In the 14th century, believers flocked to relics of saints. Today, they queue overnight for a sneaker drop. The behaviour mirrors a ritual; the object holds totemic power. The question is no longer rhetorical: data suggests products are filling the sociological gap left by organised religion, and nowhere is this shift more visible than in India. A 2022 study by the Journal of Consumer Research found that 62% of consumers across major economies describe their attachment to certain brands, Apple, Nike, and Tesla, as “spiritual” or “tribal,” terms previously reserved for denominations. Meanwhile, Pew Research data from 2021 indicates that while India remains largely religious, the country’s exploding middle class (projected to reach 70% of the population by 2027) is increasingly turning to branded goods for identity and meaning. For the first time, a generation is growing up where a smartphone’s operating system can feel as defining as a family deity.
This is not a metaphor. It is a system-level substitution. Three core functions of traditional religion, community, moral framework, and transcendence through consumption, have been seamlessly adopted by modern branding. Consider the Apple faithful in India. Every September, product launches are live-streamed past midnight in Delhi and Bengaluru. Fans analyse leaked “scriptures” from rumour blogs and treat the late Steve Jobs as a secular saint. In 2021, a University of Chicago study quantified this brain activity: iPhone users who described themselves as “devout” Apple followers exhibited activity in the same regions—the ventral striatum and insula, during product unboxing, as religious subjects displayed during prayer. In India, Apple’s market share may be small at roughly 6%, but its emotional share is outsized. A 2023 survey by YouGov India found that 44% of Indian iPhone users said they would “feel anxious” switching to another brand, a rate higher than for any other consumer electronics category.
Nike provides another case. The swoosh operates as a badge of modern morality: “Just Do It” is less a slogan than a commandment. In 2020, the brand’s decision to feature Colin Kaepernick generated global controversy, yet in India, among urban youth, it solidified Nike’s status as a values-driven tribe. The loyalty here behaves less like preference and more like creedal allegiance. System-level analysis confirms the scale. According to a 2023 report by the marketing intelligence firm Canvas8 and India-based research agency Wootz, 58% of Gen Z and Millennials in metropolitan India say they would “feel lost” without their primary preferred brand. That figure nearly matches the 63% who, in the same survey, said religion was “very important” to their daily life. Furthermore, 37% of urban Indian respondents have defended a brand in a public argument with the same intensity they would use to defend a family member. Global and domestic spending on experiential brand events like pop-ups, product pilgrimages, and launch retreats reached $128 billion worldwide in 2023. India alone accounted for $12 billion, up 350% from 2019, driven by events like the iPhone launch queues outside New Delhi’s Saket store and limited-edition sneaker drops in Mumbai’s Bandra district.

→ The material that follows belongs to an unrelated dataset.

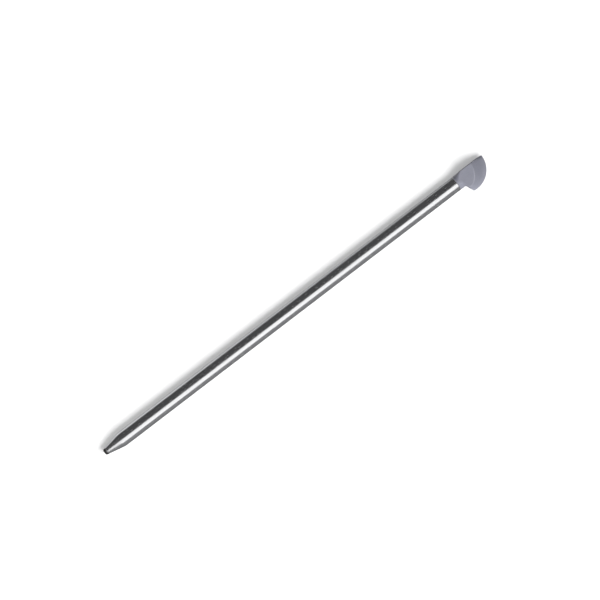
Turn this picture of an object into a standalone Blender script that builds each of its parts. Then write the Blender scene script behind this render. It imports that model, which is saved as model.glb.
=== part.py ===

Critics argue this is a mere metaphor, that buying a handbag is not praying. But the behavioural outcomes are indistinguishable from religious practice: sacrifice in saving for a luxury good, pilgrimage in travelling to a flagship store, conversion in switching from Android to iOS and announcing it socially, and schism in the bitter online wars between OnePlus and Samsung loyalists on Indian Twitter. The difference is structural. Traditional religions ask for faith without tangible return. Brands offer imminent salvation: better photos, faster delivery, and social status now. As sociologist Dr Anjali Nair of the Indian Institute of Technology, Delhi, puts it: “When traditional institutions, whether religious or familial, lose their grip on younger Indians, consumer brands step in as accessible replacements. They don’t ask for belief in the afterlife. They promise heaven on next-day delivery via Amazon.”
Yet brand worship carries no forgiveness. A sinful believer can confess and be absolved. A brand that fails Boeing’s 737 Max, Volkswagen’s emissions scandal, and Samsung’s exploding Note 7 faces something closer to excommunication. Stock prices collapse. Loyalty evaporates. The congregation moves to a new temple. In India, this was visible in 2016 when Jio’s free data offer converted tens of millions overnight, leaving older telecom brands scrambling. More recently, Apple’s 2017 “batterygate” throttling controversy cut global trust scores by 19 points, according to YouGov, and Indian tech forums saw the same exodus of self-described “Apple devotees.” The rupture demonstrated that brand deities are judged by performance, not mercy. They offer no confession booth, only a returns counter.
So have products become our new modern religion in India? The evidence says yes—but a specific, brittle kind. Brands provide ritual, tribe, morality, and meaning, often more reliably than fading community structures. They have built an infrastructure of devotion that rivals any temple’s pull. But they offer no grace. They demand worship and deliver utility. When that utility fails, so does the faith. The deeper reality is this: Indians have not stopped believing in the sacred. They have simply learned to outsource some of it to entities with quarterly earnings reports. And those entities, no matter how beautifully packaged, will never love them back.